The history of the western U.S. is a history of booms and busts. A lode is discovered or a policy is enacted (the Homestead Act, the wind energy tax credit). Where once was “pristine” (lightly populated, subtly changed) nature, civilization rushes in, with all its attendant virtues and vices. Then the ore plays out, or the policy changes, or the rain fails to follow the plow. The people move on, leaving the rusting tin cans, the broken dreams, the windmills creaking idly in the wind.
And they leave photographs. Stashed away in shoe boxes or on display in county historical societies, these old photos can seem quaintly picturesque. Trapped in their black-and-white world, the subjects seem more actors on a stage than real people who lived, worked, loved and died.
In his excellent Gold and Silver in the Mojave: Images of a Last Frontier, Nicholas Clapp scrapes away that quaint layer to reveal the lives behind the photos. Through vivid story-telling, insightful commentary, and carefully selected photographs, the book gets at the actual experience of the people who were part of this later, lesser-known mining boom, spanning the years 1895 to 1920. Clapp calls it a rowdy Last Act for the Old West.
From Randsburg to Ballarat to Tonopah, the book presents photos both expected and unexpected: the gold-panners and the miners, the bankers and the saloon-keepers, the gamblers and the red-light districts; but also the families, the ladies’ clubs, the children, and the Mojave Desert’s first tourists. Some of the most striking are portraits of the people of Tonopah, Nevada, taken by E.W. Smith in his studio, featuring classical backdrops and a laughing gnome for a prop. Himself an award-winning filmmaker, Clapp expertly dissects the images he presents, whether commenting on habits of dress, the expressions of men in a saloon, or the changes in photographic technology that made the images possible.
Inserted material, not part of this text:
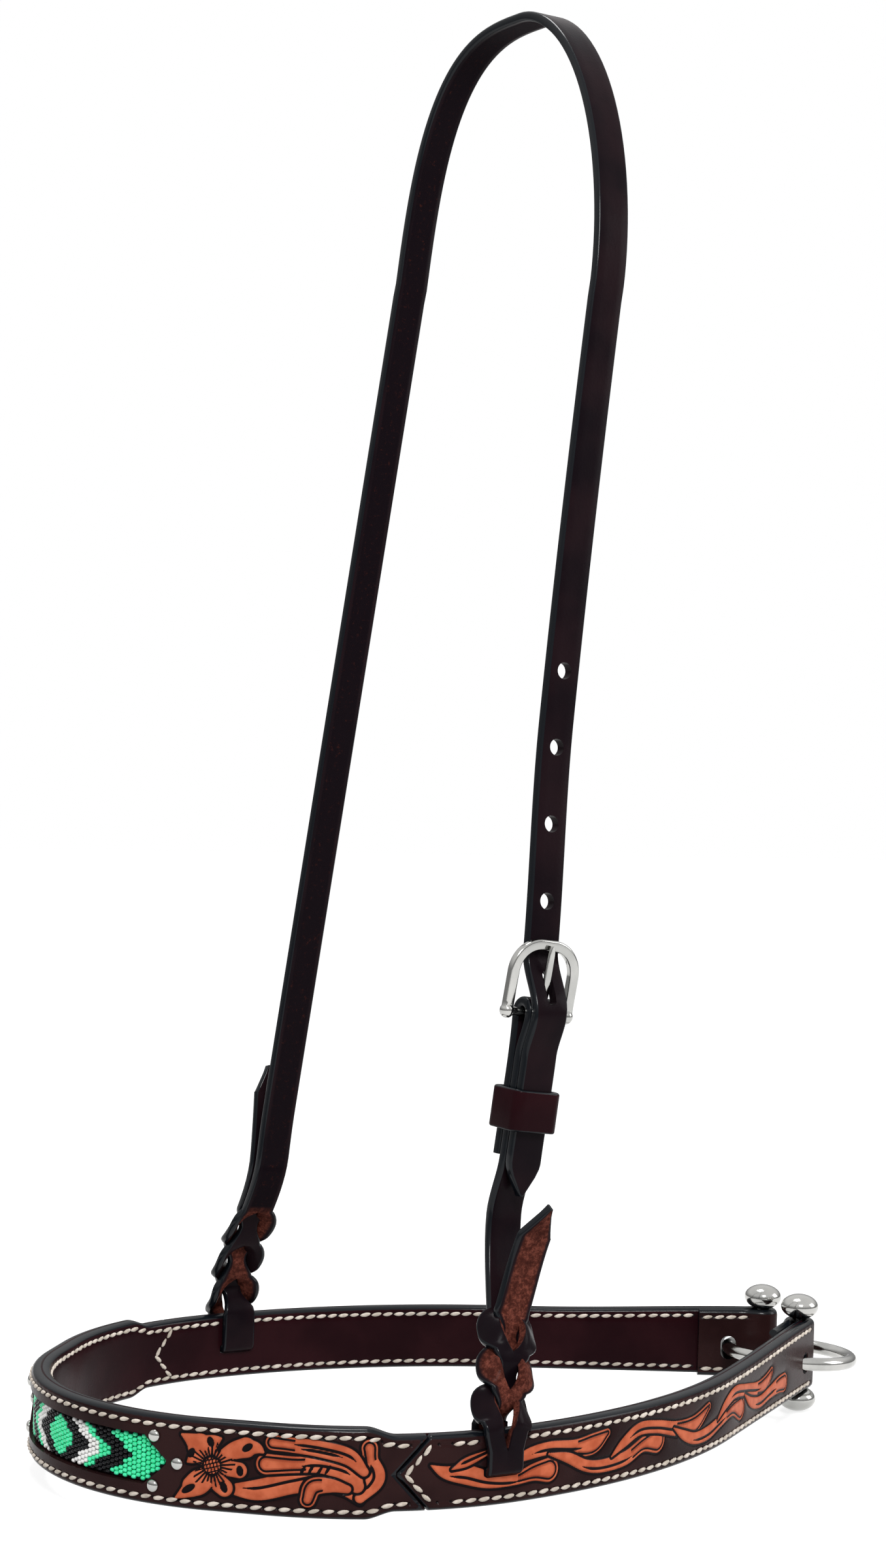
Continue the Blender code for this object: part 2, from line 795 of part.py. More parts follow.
def crown_strap(material):
    """The long strap: from its tip below the buckle, over the poll, to the far knot and tail."""
    rows = []
    tip = buckle_bar_height - crown_tip_drop
    for share, half_share in strap_tip_shares:
        height = tip + strap_point_length * share
        rows.append(row(near_place(height, near_offset(height)), half_width * half_share))
    heights = lap_heights()
    steps = 8
    heights += [buckle_bar_height + buckle_length * step / steps for step in range(1, steps + 1)]
    steps = 5
    first = heights[-1]
    heights += [first + frame_relax * step / steps for step in range(1, steps + 1)]
    first = heights[-1]
    shoulder = hanger_height - poll_rise_near
    steps = 6
    heights += [first + (shoulder - first) * step / steps for step in range(1, steps)]
    for height in heights:
        rows.append(row(near_place(height, near_offset(height))))
    steps = 20
    for step in range(steps + 1):
        rows.append(row(poll_centre(2.0 * step / steps - 1.0)))
    steps = 14
    shoulder = hanger_height - poll_rise_far
    for step in range(1, steps):
        height = shoulder + (knot_top - shoulder) * step / steps
        rows.append(row(knot_place(-1.0, height, standing_offset(-1.0, height))))
    rows += whole_knot(-1.0)
    item = strap("crown_strap", rows, material)
    for number in range(hole_count):
        height = buckle_bar_height + tongue_hole_rise + hole_spacing * number
        stretch = tongue_hole_stretch if number == 0 else 0.0
        cut(item, hole_cutter("hole_" + str(number), height, stretch))
    return item


def hole_cutter(name, height, stretch):
    """A round or stretched punch through the crown strap."""
    across, upward, outward = leg_axes(height)
    centre = near_place(height, near_offset(height))
    reach = strap_thickness + overrun * 2.0
    vertices = []
    count = 16
    for end in (-1.0, 1.0):
        for step in range(count):
            angle = math.tau * step / count
            side = math.cos(angle) * hole_radius
            rise = math.sin(angle) * hole_radius
            rise += math.copysign(stretch / 2.0, rise)
            vertices.append(centre + across * side + upward * rise + outward * reach * end)
    faces = [tuple(range(count)), tuple(range(count, 2 * count))[::-1]]
    for step in range(count):
        after = (step + 1) % count
        faces.append((step, after, count + after, count + step))
    return make_object(name, vertices, faces, steel)


def buckle_axes():
    """Centre of the buckle's bar and the directions of its frame."""
    across, upward, outward = leg_axes(buckle_bar_height)
    centre = leg_centre(1.0, buckle_bar_height) + outward * bar_offset
    return centre, across, upward, outward


def frame_axes():
    """Centre of the bar and the directions of the frame, which leans out over the strap."""
    centre, across, upward, outward = buckle_axes()
    turn = Matrix.Rotation(frame_lean, 3, across)
    return centre, across, turn @ upward, turn @ outward


def cheek_strap(material):
    """The short near strap: its turned back end, the fold round the bar, then the near knot."""
    centre, across, upward, outward = buckle_axes()
    rows = []
    for height in [turn_back_height] + lap_heights()[:-1]:
        rows.append(row(near_place(height, 0.0)))
    steps = 8
    for step in range(steps + 1):
        angle = math.pi * (1.0 - step / steps)
        spoke = outward * math.cos(angle) + upward * math.sin(angle)
        rows.append(row(centre + spoke * bar_offset, across=across))
    for height in lap_heights()[-2::-1] + [turn_back_height]:
        rows.append(row(near_place(height, near_offset(height) - layer_pitch)))
    steps = 4
    for step in range(1, steps):
        height = turn_back_height + (knot_top - turn_back_height) * step / steps
        rows.append(row(near_place(height, cheek_offset(height))))
    knot = whole_knot(1.0)
    for station in knot:
        station["across"] = station["across"] * -1.0
    item = strap("cheek_strap", rows + knot, material, -1.0)
    width = tongue_width + tongue_slot_clearance
    size = (width, bar_offset * 2.0 + strap_thickness * 2.0 + overrun, fold_slot_length)
    low_side = fold_slot_length / 2.0 - bar_offset - strap_thickness / 2.0 - seat_gap
    cut(item, box("fold_slot", size, centre - upward * low_side, (across, outward, upward)))
    return item


def box(name, size, centre, axes):
    """A box of full size (x, y, z) on its own axes."""
    vertices = []
    for x in (-0.5, 0.5):
        for y in (-0.5, 0.5):
            for z in (-0.5, 0.5):
                vertices.append(centre + axes[0] * size[0] * x + axes[1] * size[1] * y + axes[2] * size[2] * z)
    faces = [(0, 1, 3, 2), (4, 6, 7, 5), (0, 4, 5, 1), (2, 3, 7, 6), (0, 2, 6, 4), (1, 5, 7, 3)]
    return make_object(name, vertices, faces, steel)


def buckle_frame(material):
    """A flat frame, round arched at its top, with a round bar across its bottom."""
    centre, across, upward, outward = frame_axes()
    half = (buckle_width - buckle_rim_width) / 2.0
    corner = buckle_corner_radius
    top = buckle_length + buckle_rim_width / 2.0 - corner
    path = [(-half, 0.0), (-half, top / 2.0), (-half, top)]
    steps = 8
    for step in range(1, steps + 1):
        angle = math.pi / 2.0 * step / steps
        path.append((-half + corner * (1.0 - math.cos(angle)), top + corner * math.sin(angle)))
    path += [(-x, y) for x, y in path[::-1]]
    rings = []
    for number, (x, y) in enumerate(path):
        before = path[max(number - 1, 0)]
        after = path[min(number + 1, len(path) - 1)]
        heading = Vector((after[0] - before[0], after[1] - before[1])).normalized()
        ring = []
        for reach, level in section(-buckle_rim_width / 2.0, buckle_rim_width / 2.0,
                                    -buckle_rim_thickness / 2.0, buckle_rim_thickness / 2.0, edge_chamfer):
            flat = Vector((x, y)) + Vector((-heading.y, heading.x)) * reach
            ring.append(centre + across * flat.x + upward * flat.y + outward * level)
        rings.append(ring)
    vertices, faces = joined_rings(rings)
    item = make_object("buckle_frame", vertices, faces, material)
    rings = []
    count = 12
    for end in (-half - buckle_rim_width * bar_end_share, half + buckle_rim_width * bar_end_share):
        ring = []
        for step in range(count):
            angle = math.tau * step / count
            spoke = outward * math.cos(angle) + upward * math.sin(angle)
            ring.append(centre + across * end + spoke * bar_radius)
        rings.append(ring)
    vertices, faces = joined_rings(rings)
    bar = make_object("buckle_bar", vertices, faces, material)
    bar.hide_render = True
    bar.display_type = "WIRE"
    union = item.modifiers.new("bar", "BOOLEAN")
    union.operation = "UNION"
    union.solver = "EXACT"
    union.object = bar
    return place_at(item, centre)


def buckle_tongue(material):
    """A tongue curled round the bar, its prong resting on the top of the frame."""
    centre, across, upward, outward = frame_axes()
    reach = tongue_offset
    rest = buckle_rim_thickness / 2.0 + tongue_rest_gap + tongue_thickness / 2.0
    path = []
    steps = 11
    for step in range(steps + 1):
        angle = -tongue_curl * (1.0 - step / steps)
        path.append((reach * math.cos(angle), reach * math.sin(angle), 1.0))
    top = buckle_length + buckle_rim_width / 2.0
    for share, width_share in tongue_shares:
        path.append((reach + (rest - reach) * share, top * share, width_share))
    rings = []
    for number, (level, rise, width_share) in enumerate(path):
        before = path[max(number - 1, 0)]
        after = path[min(number + 1, len(path) - 1)]
        heading = Vector((after[0] - before[0], after[1] - before[1])).normalized()
        normal = Vector((heading.y, -heading.x))
        ring = []
        half = tongue_width / 2.0 * width_share
        skin = tongue_thickness / 2.0
        for side, lift in section(-half, half, -skin, skin, thin_chamfer):
            spot = Vector((level, rise)) + normal * lift
            ring.append(centre + across * side + outward * spot.x + upward * spot.y)
        rings.append(ring)
    vertices, faces = joined_rings(rings)
    return place_at(make_object("buckle_tongue", vertices, faces, material), centre)


def keeper(material):
    """The leather loop round the three layers below the buckle."""
    height = buckle_bar_height - keeper_drop
    across, upward, outward = leg_axes(height)
    centre = leg_centre(1.0, height) + outward * layer_pitch
    inner_half = half_width + keeper_clearance
    inner_depth = layer_pitch + strap_thickness / 2.0 + keeper_clearance
    half = inner_half + keeper_thickness / 2.0
    depth = inner_depth + keeper_thickness / 2.0
    corner = keeper_thickness * keeper_corner_share
    rings = []
    steps = 4
    for quarter in range(4):
        for step in range(steps + 1):
            angle = math.pi / 2.0 * (quarter + step / steps)
            side = math.cos(angle)
            level = math.sin(angle)
            corner_x = (half - corner) * (1.0 if quarter in (0, 3) else -1.0)
            corner_y = (depth - corner) * (1.0 if quarter in (0, 1) else -1.0)
            facing = Vector((side, level))
            spot = Vector((corner_x, corner_y)) + facing * corner
            ring = []
            for reach, rise in section(-keeper_thickness / 2.0, keeper_thickness / 2.0,
                                       -keeper_height / 2.0, keeper_height / 2.0, thin_chamfer):
                flat = spot + facing * reach
                ring.append(centre + across * flat.x + outward * flat.y + upward * rise)
            rings.append(ring)
    count = len(rings[0])
    vertices = [point for ring in rings for point in ring]
    faces = []
    for number in range(len(rings)):
        ahead = (number + 1) % len(rings)
        for column in range(count):
            after = (column + 1) % count
            faces.append((number * count + column, number * count + after,
                          ahead * count + after, ahead * count + column))
    return place_at(make_object("keeper", vertices, faces, material), centre)


def nail(name, side, rise, setback, material):
    """A round-headed nail by a point of the window; gives the cutter of its hole."""
    run = side * (window_half_length + setback)
    point, outward = plan_point(run, 0.0)
    centre = Vector((point.x, point.y, band_middle + rise))
    facing = Matrix((Vector((-outward.y, outward.x, 0.0)), Vector((0.0, 0.0, 1.0)), outward)).transposed()
    profile = [(nail_shank_radius, -nail_shank_length), (nail_shank_radius, seat_gap),
               (nail_head_radius, seat_gap)]
    steps = 4
    for step in range(1, steps + 1):
        angle = math.pi / 2.0 * nail_dome_share * step / steps
        profile.append((nail_head_radius * math.cos(angle), seat_gap + nail_head_height * math.sin(angle)))
    item = turned(name, profile, 14, material, centre)
    item.matrix_world = Matrix.Translation(centre) @ facing.to_4x4()
    hole_radius_here = nail_shank_radius + seat_gap
    profile = [(hole_radius_here, -outer_thickness - overrun), (hole_radius_here, overrun)]
    cutter = turned(name + "_hole", profile, 14, material, centre)
    cutter.matrix_world = item.matrix_world
    return cutter


for old in list(bpy.data.objects):
    bpy.data.objects.remove(old)

dark_leather = make_material("dark leather", (0.045, 0.016, 0.018), 0.32, 0.0)
hanger_leather = make_material("hanger leather", (0.06, 0.018, 0.012), 0.38, 0.0)
lining_leather = make_material("lining leather", (0.05, 0.018, 0.02), 0.4, 0.0)
bead_glass = make_material("bead glass", (0.02, 0.35, 0.16), 0.12, 0.0)
backing_felt = make_material("backing felt", (0.008, 0.008, 0.009), 0.9, 0.0)
steel = make_material("nickel", (0.72, 0.72, 0.72), 0.16, 1.0)

end_near = splice_run_near + splice_point_length - prong_gap
end_far = splice_run_far + splice_point_length - prong_gap
lining_end = half_run - pin_radius - seat_gap - lining_end_gap

lining = band_layer("lining", plan_stations(-lining_end, lining_end), lining_depth, band_thickness,
                    band_edges, lining_leather)
nose_piece = band_layer("nose_piece", plan_stations(-end_far, end_near,
                                                    (-splice_run_far, taper_length - splice_run_far,
                                                     splice_run_near - taper_length, splice_run_near)),
                        0.0, outer_thickness, band_edges, dark_leather)
near_strap = side_strap("side_strap_near", 1.0, dark_leather)
far_strap = side_strap("side_strap_far", -1.0, dark_leather)

for side, label in ((1.0, "near"), (-1.0, "far")):
    tip = splice_run_near if side > 0.0 else splice_run_far
    front = tip - seat_gap
    back = tip + splice_point_length + overrun
    knee = tip + splice_point_length - seat_gap
    steps = 4
    stations = [side * (front + (knee - front) * step / steps) for step in range(steps + 1)] + [side * back]
    cutter = band_layer("splice_cut_" + label, stations, -overrun, outer_thickness + overrun,
                        splice_edges(side, seat_gap), steel, 0.0)
    cut(nose_piece, cutter)

marks = (window_point_length - window_half_length, window_half_length - window_point_length)
window_cutter = band_layer("window_cut", plan_stations(-window_half_length, window_half_length, marks),
                           -overrun, outer_thickness + overrun, window_edges(0.0), steel, 0.0)
cut(nose_piece, window_cutter)

inner_end = window_half_length - window_end_gap
inner_stations = plan_stations(-inner_end, inner_end, marks)
band_layer("bead_backing", inner_stations, outer_thickness - backing_thickness, outer_thickness,
           window_edges(-seat_gap), backing_felt, felt_chamfer)
bead_inside = outer_thickness - backing_thickness - seat_gap
band_layer("bead_panel", inner_stations, bead_inside - bead_thickness, bead_inside,
           window_edges(-seat_gap), bead_glass, thin_chamfer)

for side, label in ((1.0, "near"), (-1.0, "far")):
    for spot, rise, setback in (("upper", nail_flank_height, -nail_flank_offset),
                                ("point", 0.0, nail_point_offset),
                                ("lower", -nail_flank_height, -nail_flank_offset)):
        cut(nose_piece, nail("stud_" + label + "_" + spot, side, rise, setback, steel))

for side, label in ((1.0, "near"), (-1.0, "far")):
    outer = near_strap if side > 0.0 else far_strap
    foot, along, outward = knot_frame(side)
    size = (strap_width + slot_clearance * 2.0, band_thickness + overrun * 2.0,
            knot_strap_thickness + slot_clearance * 2.0)
    slot = box("knot_slot_" + label, size, foot + Vector((0.0, 0.0, slot_height)),
               (along, outward, Vector((0.0, 0.0, 1.0))))
    cut(outer, slot)
    cut(lining, slot)
    hole = ring_hole(side, label)
    cut(outer, hole)
    cut(lining, hole)

ball_pin("ball_pin_near", 1.0, steel)
ball_pin("ball_pin_far", -1.0, steel)
tie_ring(steel)
crown_strap(hanger_leather)
cheek_strap(hanger_leather)
buckle_frame(steel)
buckle_tongue(steel)
keeper(dark_leather)
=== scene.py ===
# %% [markdown]
# # A beaded western noseband, dressed for a studio picture
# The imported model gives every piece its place, so this lesson only makes the looks: rolled leather
# edges, carved leaves, hand stitching, glass seed beads, a slit braid knot and polished nickel.
# Lengths are in metres; `MM` lets a saddler's millimetres be written as they are measured.

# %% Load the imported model
import math

import bmesh
import bpy
import numpy as np
from mathutils import Matrix, Vector


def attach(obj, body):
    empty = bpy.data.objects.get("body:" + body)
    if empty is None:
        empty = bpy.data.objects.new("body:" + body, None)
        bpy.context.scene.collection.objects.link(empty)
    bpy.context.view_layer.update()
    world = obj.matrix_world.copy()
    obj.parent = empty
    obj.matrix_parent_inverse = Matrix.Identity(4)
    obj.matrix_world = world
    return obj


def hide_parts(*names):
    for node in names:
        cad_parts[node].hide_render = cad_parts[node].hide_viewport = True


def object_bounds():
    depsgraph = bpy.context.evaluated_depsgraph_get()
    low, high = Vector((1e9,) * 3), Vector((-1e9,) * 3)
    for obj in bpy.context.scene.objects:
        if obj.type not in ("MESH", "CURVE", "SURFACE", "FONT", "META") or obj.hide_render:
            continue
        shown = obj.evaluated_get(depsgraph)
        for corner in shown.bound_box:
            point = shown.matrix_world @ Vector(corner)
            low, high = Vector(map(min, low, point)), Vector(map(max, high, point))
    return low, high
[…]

Gold and Silver in the Mojave explores all the ways wealth was made and squandered here. There was the mining of ore, but also the mining of investors’ pocketbooks; “high-grading” (mine workers lining their clothing with stolen ore); the trick of selling out while a shallow claim still “showed;” and “bucking the tiger” – trying to beat the house in the often-rigged game of faro.
And of course there is the desert. This being the Mojave, the landscapes are dramatic. Even in their heyday, these boomtowns were dwarfed by the desert that surrounded them, the humans, tiny figures amidst nature on a grand scale. This contrast is even more striking in the book’s examples of “rephotography.” A shot of Rhyolite taken a hundred years ago shows the town of 5,000 that sprang up in less than five years; today, a photo taken from the same vantage shows the blackbrush holding sway once more.
Residents of currently booming North Dakota, take heed: this is your future.